Low-Resource Named Entity Recognition with Cross-Lingual, Character-Level Neural Conditional Random Fields
Ryan Cotterell, Kevin Duh
TL;DR
This work tackles low-resource NER by introducing a cross-lingual transfer approach that jointly trains a character-level neural CRF across related high-resource languages and the target low-resource language. The model employs a shared character encoder and language embeddings within a CRF framework, enabling cross-lingual transfer through a combined objective over target and source data. Empirical results on 15 languages reveal that neural CRFs excel in high-resource settings, while log-linear models can dominate in ultra-low-resource cases; crucially, incorporating cross-lingual supervision allows neural methods to surpass the log-linear baseline and reduce the data requirements for competitive NER performance. Overall, the findings demonstrate the viability of cross-lingual neural transfer to induce cross-language entity abstractions and reduce annotated data needs for NER in diverse languages.
Abstract
Low-resource named entity recognition is still an open problem in NLP. Most state-of-the-art systems require tens of thousands of annotated sentences in order to obtain high performance.
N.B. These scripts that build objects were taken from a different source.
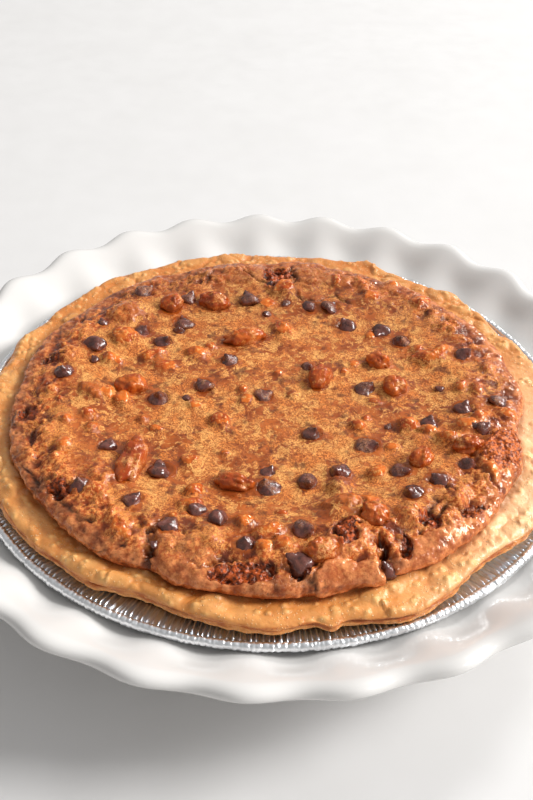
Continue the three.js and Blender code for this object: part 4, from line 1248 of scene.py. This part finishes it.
# Lights, all aimed at the pie: name, place and side in metres, watts, colour.
LIGHTS = [
    ("window", (3.1, 0.1, 2.1), 1.15, 146.0, (1.0, 0.988, 0.97)),
    ("far_side", (1.9, 2.1, 1.9), 0.6, 42.0, (1.0, 0.995, 0.98)),
]
LIGHT_AIM = Vector((0, 0, 0.04))

floor_mesh = bpy.data.meshes.new("floor")
corners = [(x * FLOOR_HALF, y * FLOOR_HALF, 0) for x, y in ((-1, -1), (1, -1), (1, 1), (-1, 1))]
floor_mesh.from_pydata(corners, [], [(0, 1, 2, 3)])
floor_mesh.materials.append(floor_finish())
floor = bpy.data.objects.new("floor", floor_mesh)
bpy.context.scene.collection.objects.link(floor)

for name, at, side, watts, color in LIGHTS:
    lamp = bpy.data.lights.new(name, "AREA")
    lamp.shape = "RECTANGLE"
    lamp.size = lamp.size_y = side
    lamp.energy = watts
    lamp.color = color
    holder = bpy.data.objects.new(name, lamp)
    bpy.context.scene.collection.objects.link(holder)
    way = Vector(at) - LIGHT_AIM
    holder.matrix_world = Matrix.Translation(at) @ way.to_track_quat("Z", "Y").to_matrix().to_4x4()

# the room: even light, stronger from the window's side
world = bpy.data.worlds.new("room")
world.use_nodes = True
tree = world.node_tree
sky = tree.nodes["Background"]
sky.inputs["Color"].default_value = (1.0, 0.99, 0.98, 1.0)
ways = tree.nodes.new("ShaderNodeTexCoord")
toward = tree.nodes.new("ShaderNodeVectorMath")
toward.operation = "DOT_PRODUCT"
toward.inputs[1].default_value = (0.75, 0.2, 0.63)
glow = tree.nodes.new("ShaderNodeMapRange")
for end, value in {"From Min": -0.6, "From Max": 0.95, "To Min": 0.28, "To Max": 0.58}.items():
    glow.inputs[end].default_value = value
tree.links.new(ways.outputs["Generated"], toward.inputs[0])
tree.links.new(toward.outputs["Value"], glow.inputs["Value"])
tree.links.new(glow.outputs["Result"], sky.inputs["Strength"])
bpy.context.scene.world = world
view = bpy.context.scene.view_settings
view.view_transform = "Standard"
view.look = "None"
view.exposure = 0.0
view.gamma = 1.0
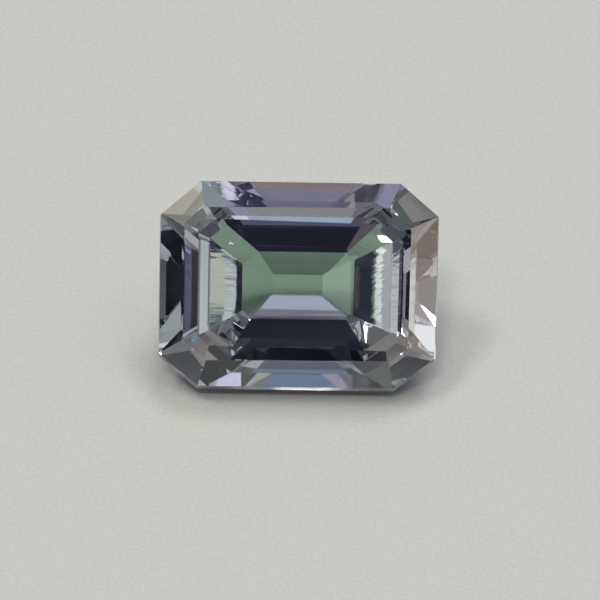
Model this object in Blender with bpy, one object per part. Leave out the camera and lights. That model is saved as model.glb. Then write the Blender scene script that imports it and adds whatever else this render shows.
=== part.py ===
"""A loose faceted tanzanite: one step-cut stone with a cut-corner outline, lying on a pavilion facet.

The stone is modelled as a gem cutter makes it. A block is ground flat by flat: the girdle outline, the
crown in two steps up to the table, and the pavilion in three steps down to a small flat at the bottom.
In the cutting frame X runs along the stone's length, Y along its width and Z along the table's normal,
and the upper edge of the girdle lies at Z = 0. The finished stone is then laid down.
"""

import math
from typing import NamedTuple

import bmesh
import bpy
from mathutils import Matrix, Vector

MM = 0.001

# The levels of the joints between the steps, which run nearly level round the stone.
CROWN_JOINT_LEVEL = 0.67 * MM
TABLE_LEVEL = CROWN_JOINT_LEVEL + 0.11 * MM
GIRDLE_HEIGHT = 0.18 * MM
UPPER_JOINT_LEVEL = -GIRDLE_HEIGHT - 1.42 * MM
LOWER_JOINT_LEVEL = UPPER_JOINT_LEVEL - 0.82 * MM
BOTTOM_LEVEL = LOWER_JOINT_LEVEL - 0.49 * MM


class Side(NamedTuple):
    """One side of the stone: the way it faces in degrees from X, and its reaches from the axis in mm.

    The drops say how much deeper than on the other sides its two pavilion joints lie, in mm.
    """

    azimuth: float
    girdle: float
    crown_joint: float
    table: float
    upper_joint: float
    lower_joint: float
    bottom: float
    girdle_lean: float = 0.0
    crown_turn: float = 0.0
    upper_drop: float = 0.0
    lower_drop: float = 0.0


# The cut is a little uneven, as hand cutting leaves it: the girdle leans inwards towards the crown on
# the near sides, the upper crown facets of the two long sides are turned by a degree, and at three of
# the corners a pavilion joint lies deeper than the rest.
SIDES = {
    "far": Side(90.0, 2.99, 2.23, 1.82, 1.78, 1.04, 0.40, crown_turn=-1.1),
    "near": Side(270.0, 2.98, 2.16, 1.81, 1.82, 0.90, 0.18, girdle_lean=24.0, crown_turn=-1.0),
    "left": Side(180.0, 4.00, 3.28, 2.87, 2.57, 1.62, 0.74, girdle_lean=8.0),
    "right": Side(359.2, 3.99, 3.19, 2.87, 2.68, 1.60, 0.70, girdle_lean=8.0),
    "far left": Side(130.2, 4.11, 3.46, 2.97, 2.71, 1.55, 0.77),
    "far right": Side(49.6, 4.16, 3.36, 3.08, 2.78, 1.63, 0.79, lower_drop=0.04),
    "near left": Side(230.6, 4.11, 3.32, 2.97, 2.58, 1.55, 0.62, girdle_lean=18.0, upper_drop=0.035),
    "near right": Side(306.8, 4.04, 3.31, 3.00, 2.62, 1.47, 0.52, girdle_lean=18.0, lower_drop=0.07),
}

# The nick in the far edge of the girdle.
NICK_PLACE = 2.00 * MM
NICK_LENGTH = 0.46 * MM
NICK_DEPTH = 0.07 * MM

COLOUR = (0.42, 0.47, 0.52, 1.0)
REFRACTIVE_INDEX = 1.695
BLOCK_SIZE = 20 * MM
SNAP = 1e-9


def clear_scene():
    for old in list(bpy.data.objects):
        bpy.data.objects.remove(old, do_unlink=True)


def facets(side):
    """The facets of one side from the table down: each one's azimuth, and its two edges."""
    girdle_top = side.girdle - GIRDLE_HEIGHT / MM * math.tan(math.radians(side.girdle_lean))
    table = (side.table, TABLE_LEVEL)
    crown_joint = (side.crown_joint, CROWN_JOINT_LEVEL)
    girdle_upper = (girdle_top, 0.0)
    girdle_lower = (side.girdle, -GIRDLE_HEIGHT)
    upper_joint = (side.upper_joint, UPPER_JOINT_LEVEL - side.upper_drop * MM)
    lower_joint = (side.lower_joint, LOWER_JOINT_LEVEL - side.lower_drop * MM)
    bottom = (side.bottom, BOTTOM_LEVEL)
    yield side.azimuth + side.crown_turn, table, crown_joint
    yield side.azimuth, crown_joint, girdle_upper
    yield side.azimuth, girdle_upper, girdle_lower
    yield side.azimuth, girdle_lower, upper_joint
    yield side.azimuth, upper_joint, lower_joint
    yield side.azimuth, lower_joint, bottom


def grind(stone, point, normal):
    """Cuts away what lies outside one flat, and closes the stone there with a facet."""
    everything = stone.verts[:] + stone.edges[:] + stone.faces[:]
    cut = bmesh.ops.bisect_plane(
        stone, geom=everything, dist=SNAP, plane_co=point, plane_no=normal, clear_outer=True
    )
    rim = [piece for piece in cut["geom_cut"] if isinstance(piece, bmesh.types.BMEdge)]
    bmesh.ops.edgeloop_fill(stone, edges=rim)


def grind_facet(stone, azimuth, upper_edge, lower_edge):
    """Grinds the facet that faces this azimuth between two edges, each given by its reach and level."""
    upper_reach, upper_level = upper_edge
    lower_reach, lower_level = lower_edge
    turn = math.radians(azimuth)
    outwards = Vector((math.cos(turn), math.sin(turn), 0.0))
    upwards = Vector((0.0, 0.0, 1.0))
    fall = upper_level - lower_level
    run = (lower_reach - upper_reach) * MM
    point = outwards * upper_reach * MM + upwards * upper_level
    grind(stone, point, (outwards * fall + upwards * run).normalized())


def cut_stone():
    stone = bmesh.new()
    bmesh.ops.create_cube(stone, size=BLOCK_SIZE)
    for side in SIDES.values():
        for azimuth, upper_edge, lower_edge in facets(side):
            grind_facet(stone, azimuth, upper_edge, lower_edge)
    grind(stone, Vector((0.0, 0.0, TABLE_LEVEL)), Vector((0.0, 0.0, 1.0)))
    grind(stone, Vector((0.0, 0.0, BOTTOM_LEVEL)), Vector((0.0, 0.0, -1.0)))
    mesh = bpy.data.meshes.new("tanzanite")
    stone.to_mesh(mesh)
    stone.free()
    return mesh


def nick_cutter():
    """The round hollow that the nick leaves: a ball whose cap is as long and as deep as the nick."""
    radius = ((NICK_LENGTH / 2) ** 2 + NICK_DEPTH**2) / (2 * NICK_DEPTH)
    ball = bmesh.new()
    bmesh.ops.create_icosphere(ball, subdivisions=3, radius=radius)
    mesh = bpy.data.meshes.new("nick cutter")
    ball.to_mesh(mesh)
    ball.free()
    far_reach = SIDES["far"].girdle * MM
    mesh.transform(Matrix.Translation((NICK_PLACE, far_reach - NICK_DEPTH + radius, 0.0)))
    return mesh


def laid_down(mesh):
    """The placing in which the middle facet of the near pavilion side lies flat on the ground.

    The middle of the stone's footprint box is then at the origin.
    """
    near = SIDES["near"]
    facet_fall = UPPER_JOINT_LEVEL - LOWER_JOINT_LEVEL
    facet_run = (near.upper_joint - near.lower_joint) * MM
    turn = Matrix.Rotation(math.atan2(facet_fall, facet_run), 4, "X")
    corners = [turn @ vertex.co for vertex in mesh.vertices]
    lows = [min(corner[axis] for corner in corners) for axis in range(3)]
    highs = [max(corner[axis] for corner in corners) for axis in range(3)]
    foot = Vector(((lows[0] + highs[0]) / 2, (lows[1] + highs[1]) / 2, lows[2]))
    return Matrix.Translation(-foot) @ turn


def gem_material():
    material = bpy.data.materials.new("tanzanite crystal")
    material.use_nodes = True
    shader = material.node_tree.nodes["Principled BSDF"]
    shader.inputs["Base Color"].default_value = COLOUR
    shader.inputs["Metallic"].default_value = 0.0
    shader.inputs["Roughness"].default_value = 0.0
    shader.inputs["IOR"].default_value = REFRACTIVE_INDEX
    shader.inputs["Transmission Weight"].default_value = 1.0
    return material


def main():
    clear_scene()
    stone_mesh = cut_stone()
    cutter_mesh = nick_cutter()
    placing = laid_down(stone_mesh)
    stone_mesh.transform(placing)
    cutter_mesh.transform(placing)
    stone_mesh.materials.append(gem_material())

    stone = bpy.data.objects.new("tanzanite", stone_mesh)
    bpy.context.scene.collection.objects.link(stone)

    cutter = bpy.data.objects.new("nick_cutter", cutter_mesh)
    cutter.hide_render = True
    cutter.display_type = "WIRE"
    bpy.context.scene.collection.objects.link(cutter)

    nick = stone.modifiers.new("nick", "BOOLEAN")
    nick.operation = "DIFFERENCE"
    nick.object = cutter


main()
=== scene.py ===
import math

import bpy
from mathutils import Matrix, Vector


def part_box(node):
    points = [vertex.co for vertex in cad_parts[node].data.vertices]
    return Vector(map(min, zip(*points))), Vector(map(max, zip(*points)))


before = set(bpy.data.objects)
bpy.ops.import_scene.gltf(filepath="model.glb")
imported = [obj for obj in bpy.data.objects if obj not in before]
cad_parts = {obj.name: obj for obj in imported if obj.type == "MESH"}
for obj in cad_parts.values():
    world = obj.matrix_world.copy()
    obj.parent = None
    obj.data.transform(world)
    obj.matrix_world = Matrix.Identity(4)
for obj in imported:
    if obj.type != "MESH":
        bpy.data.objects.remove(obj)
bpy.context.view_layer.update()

# The photographer's camera.
# A macro lens about 20 cm from the stone looks down almost square on to its table, so the sides of
# the stone hardly draw together. It is turned by a degree, so the stone leans a little in the frame.
MM = 0.001
CAMERA_ELEVATION = math.radians(45.83)
CAMERA_ROLL = math.radians(0.88)
CAMERA_DISTANCE = 200 * MM
FIELD_WIDTH = 17.25 * MM
AIM_RIGHT = 0.04 * MM
AIM_UP = -0.33 * MM
SENSOR_WIDTH = 36.0
stone_low, stone_high = (Vector(corner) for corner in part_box("tanzanite"))
towards_camera = Vector((0.0, -math.cos(CAMERA_ELEVATION), math.sin(CAMERA_ELEVATION)))
tilt = Matrix.Rotation(math.pi / 2 - CAMERA_ELEVATION, 4, "X")
roll = Matrix.Rotation(CAMERA_ROLL, 4, "Z")
aim = (stone_low + stone_high) / 2 + (tilt @ roll @ Vector((AIM_RIGHT, AIM_UP, 0.0)))
lens = bpy.data.cameras.new("macro lens")
lens.sensor_width = SENSOR_WIDTH
lens.lens = SENSOR_WIDTH * CAMERA_DISTANCE / FIELD_WIDTH
lens.clip_start = 5 * MM
lens.clip_end = 20.0
camera = bpy.data.objects.new("camera", lens)
camera.matrix_world = Matrix.Translation(aim + towards_camera * CAMERA_DISTANCE) @ tilt @ roll
bpy.context.scene.collection.objects.link(camera)
bpy.context.scene.camera = camera

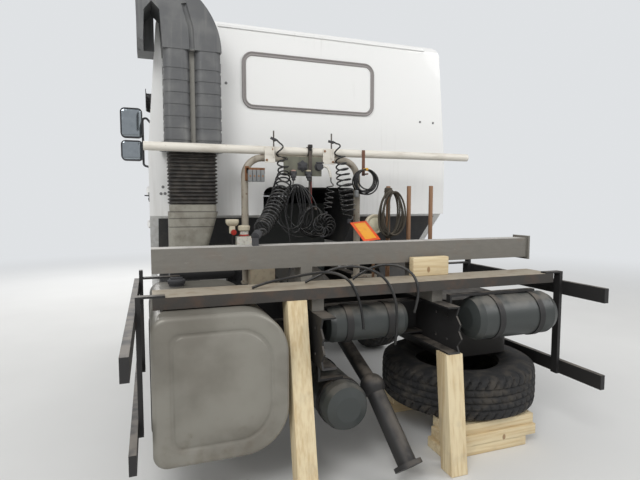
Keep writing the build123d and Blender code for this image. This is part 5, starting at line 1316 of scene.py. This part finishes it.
def fit_rack():
    """The coupling board's cover, sockets and caps, the junction block, the plates' bolts, the bar's clamp
    and the red strap."""
    up, back = (0, 0, 1), (0, 1, 0)
    face, plugs_x, plugs_z = 0.525, (0.265, 0.150), 1.776
    star = turned([(0, 0), (0.037, 0), (0.037, 0.008), (0.026, 0.013), (0.024, 0.02), (0.012, 0.026),
                   (0, 0.026)], (0.189, face, 1.832), back, 60, lambda angle: 1 + 0.13 * np.cos(6 * angle))
    piece("star_cover", [star], "chassis", "dark_plastic")
    socket = turned([(0, 0), (0.03, 0), (0.03, 0.004), (0.024, 0.006), (0.024, 0.03), (0.027, 0.032),
                     (0.027, 0.042), (0, 0.046)], (0.066, face, 1.829), back, 24)
    lid = block((0.036, face + 0.03, 1.851), (0.096, face + 0.046, 1.862), 0.004)
    plug = [(0, 0), (0.018, 0), (0.02, 0.004), (0.02, 0.03), (0.013, 0.034), (0.013, 0.05), (0, 0.052)]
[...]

However, for most of the world's languages, it is unfeasible to obtain such annotation. In this paper, we present a transfer learning scheme, whereby we train character-level neural CRFs to predict named entities for both high-resource languages and low resource languages jointly. Learning character representations for multiple related languages allows transfer among the languages, improving F1 by up to 9.8 points over a loglinear CRF baseline.